Start of Data entries
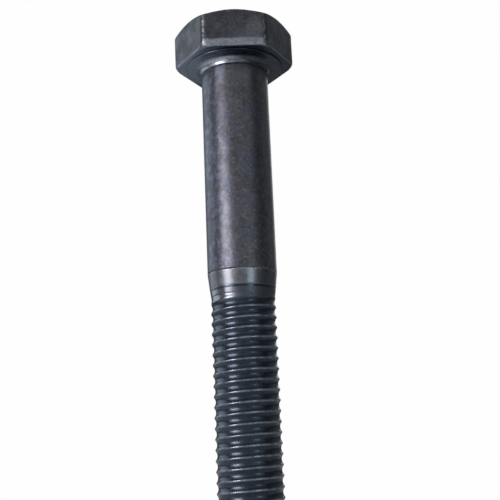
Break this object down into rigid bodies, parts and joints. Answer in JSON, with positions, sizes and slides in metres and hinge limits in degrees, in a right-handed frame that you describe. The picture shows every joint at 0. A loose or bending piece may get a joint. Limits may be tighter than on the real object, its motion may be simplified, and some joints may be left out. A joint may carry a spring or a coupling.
{
  "type": "hex bolt",
  "caption": "Partly threaded hexagon head bolt in black-oxide steel: chamfered head, washer face, plain shank, tapered run-out and a long coarse right-hand thread.",
  "frame": {"origin": "on the bolt's axis, in the plane of the bearing face under the head, where a bolt's length is measured from", "axes": "+Z runs along the bolt's axis towards the head, -Z towards the thread's end, and -Y out of one wrench flat of the head"},
  "size_m": [0.0214, 0.019, 0.098],
  "materials": {
    "forged_black_steel": "black oxide over a forged surface, mottled grey-brown with fine speckle, lighter where the corners and the trimmed lower edge are worn",
    "turned_black_steel": "black oxide over a turned face, dark blue-green, with a smooth fillet",
    "drawn_black_steel": "black oxide over drawn bar, warm brown-black with lengthwise streaks, pale specks and scratches",
    "burnished_black_steel": "black oxide over a burnished cone, smoother and brighter than the shank",
    "rolled_black_steel": "black oxide over a rolled thread, blue-black and lightly oiled, with bright crests"
  },
  "bodies": {
    "root": {"hex_head": "forged_black_steel", "washer_face_neck": "turned_black_steel", "plain_shank": "drawn_black_steel", "shank_cone": "burnished_black_steel", "thread_runout": "rolled_black_steel", "rolled_thread": "rolled_black_steel", "thread_point": "rolled_black_steel"}
  },
  "joints": []
}
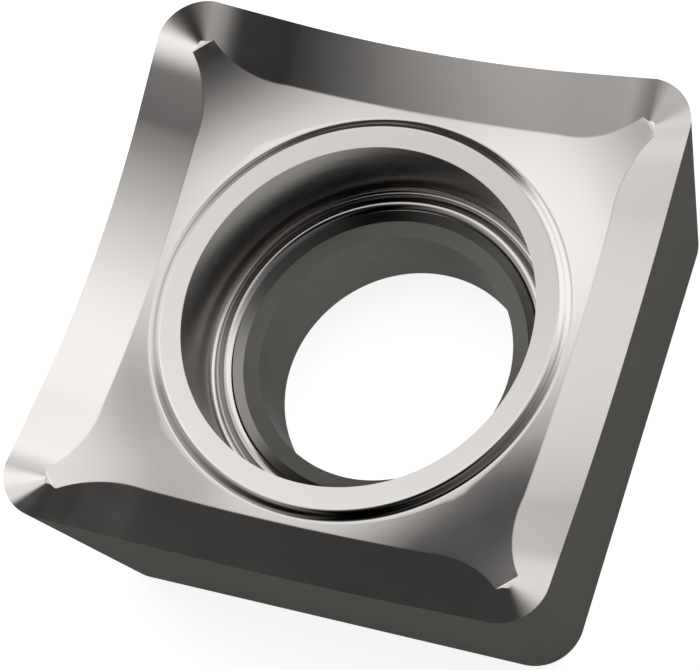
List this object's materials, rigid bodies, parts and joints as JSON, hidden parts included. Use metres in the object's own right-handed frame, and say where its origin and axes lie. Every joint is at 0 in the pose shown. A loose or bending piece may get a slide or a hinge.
End of Data entries
__What you need to do__. Please quote the data above in full, with no line missing.

__Answer in full__.
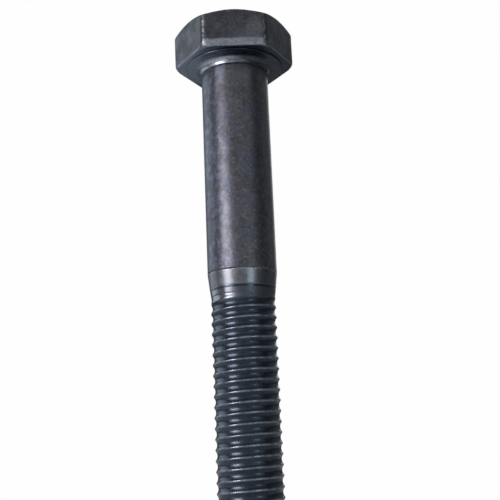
Break this object down into rigid bodies, parts and joints. Answer in JSON, with positions, sizes and slides in metres and hinge limits in degrees, in a right-handed frame that you describe. The picture shows every joint at 0. A loose or bending piece may get a joint. Limits may be tighter than on the real object, its motion may be simplified, and some joints may be left out. A joint may carry a spring or a coupling.
{
  "type": "hex bolt",
  "caption": "Partly threaded hexagon head bolt in black-oxide steel: chamfered head, washer face, plain shank, tapered run-out and a long coarse right-hand thread.",
  "frame": {"origin": "on the bolt's axis, in the plane of the bearing face under the head, where a bolt's length is measured from", "axes": "+Z runs along the bolt's axis towards the head, -Z towards the thread's end, and -Y out of one wrench flat of the head"},
  "size_m": [0.0214, 0.019, 0.098],
  "materials": {
    "forged_black_steel": "black oxide over a forged surface, mottled grey-brown with fine speckle, lighter where the corners and the trimmed lower edge are worn",
    "turned_black_steel": "black oxide over a turned face, dark blue-green, with a smooth fillet",
    "drawn_black_steel": "black oxide over drawn bar, warm brown-black with lengthwise streaks, pale specks and scratches",
    "burnished_black_steel": "black oxide over a burnished cone, smoother and brighter than the shank",
    "rolled_black_steel": "black oxide over a rolled thread, blue-black and lightly oiled, with bright crests"
  },
  "bodies": {
    "root": {"hex_head": "forged_black_steel", "washer_face_neck": "turned_black_steel", "plain_shank": "drawn_black_steel", "shank_cone": "burnished_black_steel", "thread_runout": "rolled_black_steel", "rolled_thread": "rolled_black_steel", "thread_point": "rolled_black_steel"}
  },
  "joints": []
}
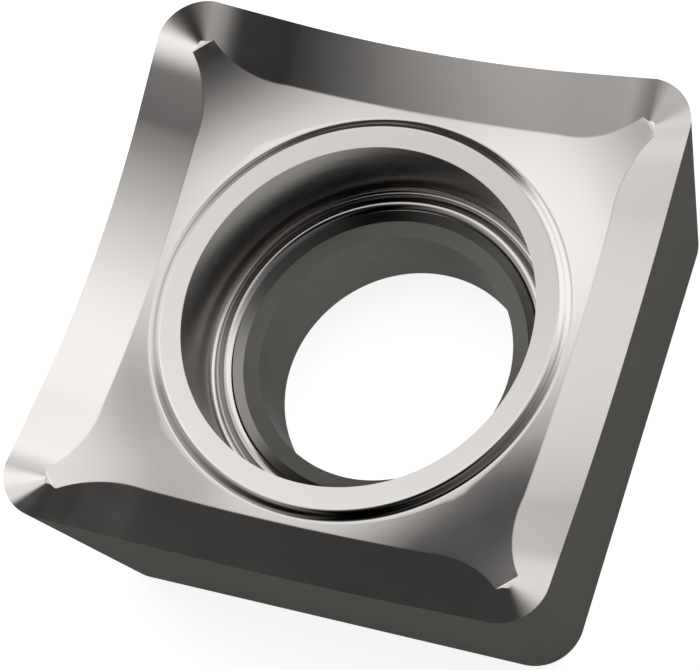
List this object's materials, rigid bodies, parts and joints as JSON, hidden parts included. Use metres in the object's own right-handed frame, and say where its origin and axes lie. Every joint is at 0 in the pose shown. A loose or bending piece may get a slide or a hinge.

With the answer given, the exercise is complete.